Right now, the party is still a joke, but if given an Epsom-style deal in 2017 they may need to be taken seriously. For the mean time though, the best strategy is to keep laughing at them. If you need help, Colin Craig once did a glamour photo shoot which is easily found on Google Image Search.

New Zealand First

While finding anti-immigrant rhetoric not the draw card it once was, NZ First has spoken against “separatism” and ruled out working with any “race based” parties, meaning there are now three parties flogging that dead horse (actually four, if we count the tiny 1Law4All party which managed to register) NZ First has some progressive policies, but recent rhetoric has shown they are likely to support National, for example a bottom line is keeping the retirement age at 65, a policy where National is actually more progressive than Labour.
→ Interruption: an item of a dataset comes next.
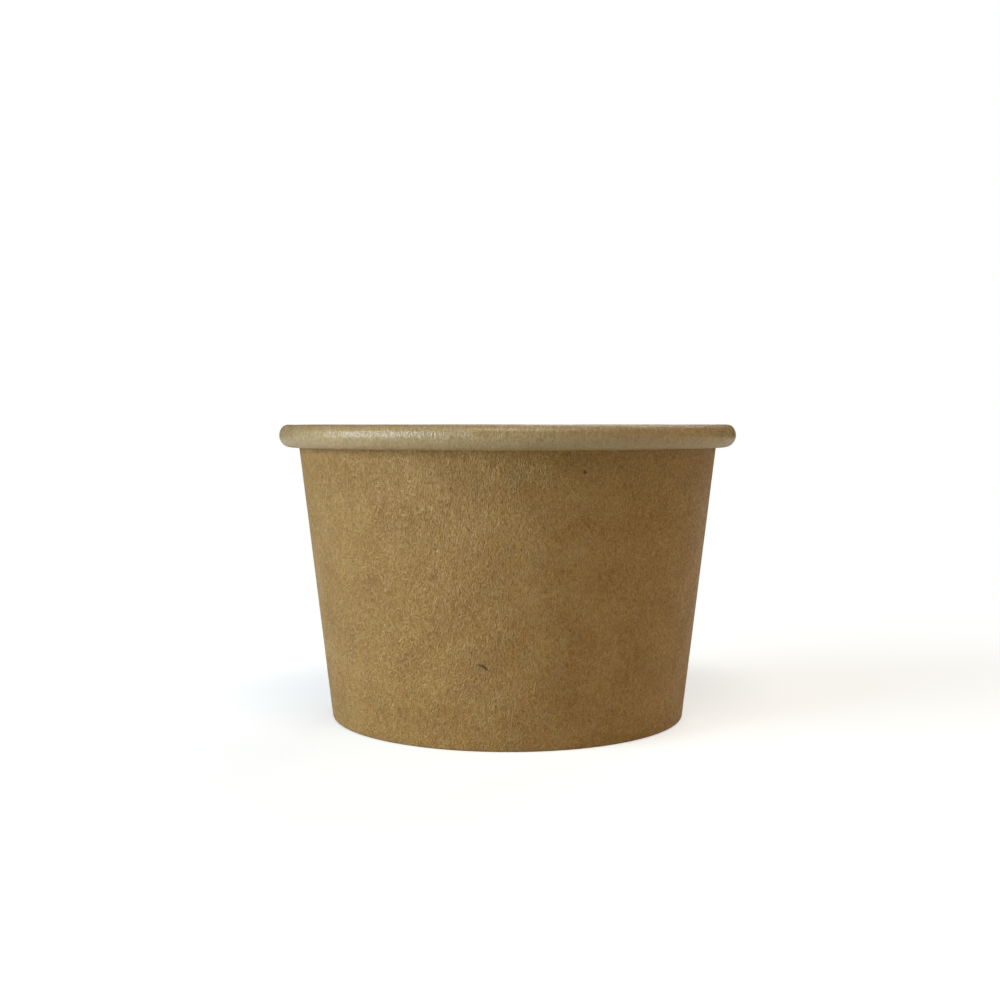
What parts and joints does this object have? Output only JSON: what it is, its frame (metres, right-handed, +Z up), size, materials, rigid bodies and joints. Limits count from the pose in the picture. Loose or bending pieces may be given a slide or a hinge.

In 2011 some commentators argued that returning NZ First to parliament would mean a change in government, and a vote for them would be ‘strategic’ that was wrong then and its wrong again now. At best it would mean a centre left bloc in opposition with less Labour MP’s and more NZ First MPs (this is how Richard Prosser ended up getting a platform beyond conspiracy theory magazine Investigate to espouse his Islamophobia) at worst, it means keeping National in power with the help of a party elected in part by progressive voters.

The best outcome for anyone wanting a change in government would be for NZ First to drop below the 5% threshold, and the best option for bringing about a meaningful change is a party vote for Internet MANA.